GIVEN REQUEST >> Copy exactly, please, the lines of the data from its start through the line containing "SLIT_TILT = math.radians(45)".
━━━
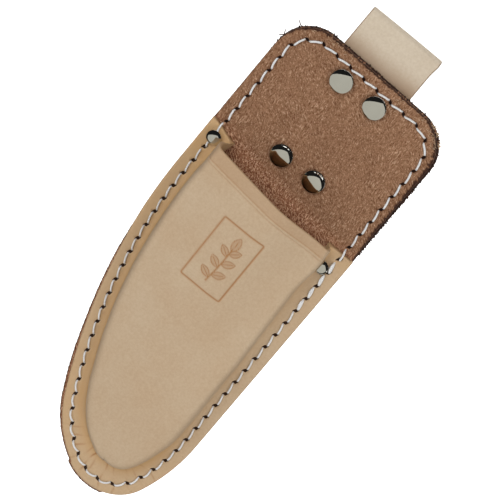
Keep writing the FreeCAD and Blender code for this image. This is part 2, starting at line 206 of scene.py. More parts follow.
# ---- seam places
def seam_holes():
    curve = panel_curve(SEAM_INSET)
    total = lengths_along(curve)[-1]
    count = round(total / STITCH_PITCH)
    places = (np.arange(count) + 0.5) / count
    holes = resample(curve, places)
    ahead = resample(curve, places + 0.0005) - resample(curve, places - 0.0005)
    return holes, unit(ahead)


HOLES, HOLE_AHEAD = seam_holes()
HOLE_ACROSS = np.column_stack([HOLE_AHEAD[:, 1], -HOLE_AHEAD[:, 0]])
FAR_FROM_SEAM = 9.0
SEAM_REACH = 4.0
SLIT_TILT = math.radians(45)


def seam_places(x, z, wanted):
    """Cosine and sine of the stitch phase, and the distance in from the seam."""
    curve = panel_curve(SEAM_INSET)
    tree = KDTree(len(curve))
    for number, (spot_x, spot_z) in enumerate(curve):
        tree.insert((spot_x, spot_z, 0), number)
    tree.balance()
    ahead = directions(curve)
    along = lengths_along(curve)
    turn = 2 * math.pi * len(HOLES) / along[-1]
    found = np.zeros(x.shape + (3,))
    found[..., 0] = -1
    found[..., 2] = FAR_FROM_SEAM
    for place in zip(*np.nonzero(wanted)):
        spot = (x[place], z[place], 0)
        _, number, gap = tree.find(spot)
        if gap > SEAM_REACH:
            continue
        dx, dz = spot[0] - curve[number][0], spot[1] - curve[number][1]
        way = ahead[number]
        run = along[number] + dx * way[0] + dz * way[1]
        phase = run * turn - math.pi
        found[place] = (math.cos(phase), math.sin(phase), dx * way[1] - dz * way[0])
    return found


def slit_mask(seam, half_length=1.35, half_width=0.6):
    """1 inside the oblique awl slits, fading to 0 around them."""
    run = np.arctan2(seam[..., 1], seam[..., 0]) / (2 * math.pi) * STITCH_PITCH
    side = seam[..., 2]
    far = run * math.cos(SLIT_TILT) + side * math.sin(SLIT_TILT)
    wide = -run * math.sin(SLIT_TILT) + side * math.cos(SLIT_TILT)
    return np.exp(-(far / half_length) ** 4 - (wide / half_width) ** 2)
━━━
SOLUTION >>
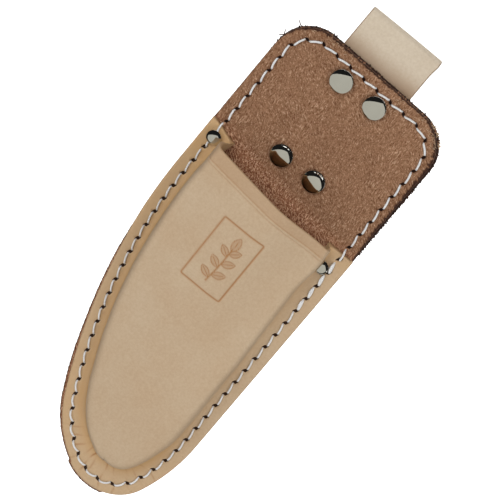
Keep writing the FreeCAD and Blender code for this image. This is part 2, starting at line 206 of scene.py. More parts follow.
# ---- seam places
def seam_holes():
    curve = panel_curve(SEAM_INSET)
    total = lengths_along(curve)[-1]
    count = round(total / STITCH_PITCH)
    places = (np.arange(count) + 0.5) / count
    holes = resample(curve, places)
    ahead = resample(curve, places + 0.0005) - resample(curve, places - 0.0005)
    return holes, unit(ahead)


HOLES, HOLE_AHEAD = seam_holes()
HOLE_ACROSS = np.column_stack([HOLE_AHEAD[:, 1], -HOLE_AHEAD[:, 0]])
FAR_FROM_SEAM = 9.0
SEAM_REACH = 4.0
SLIT_TILT = math.radians(45)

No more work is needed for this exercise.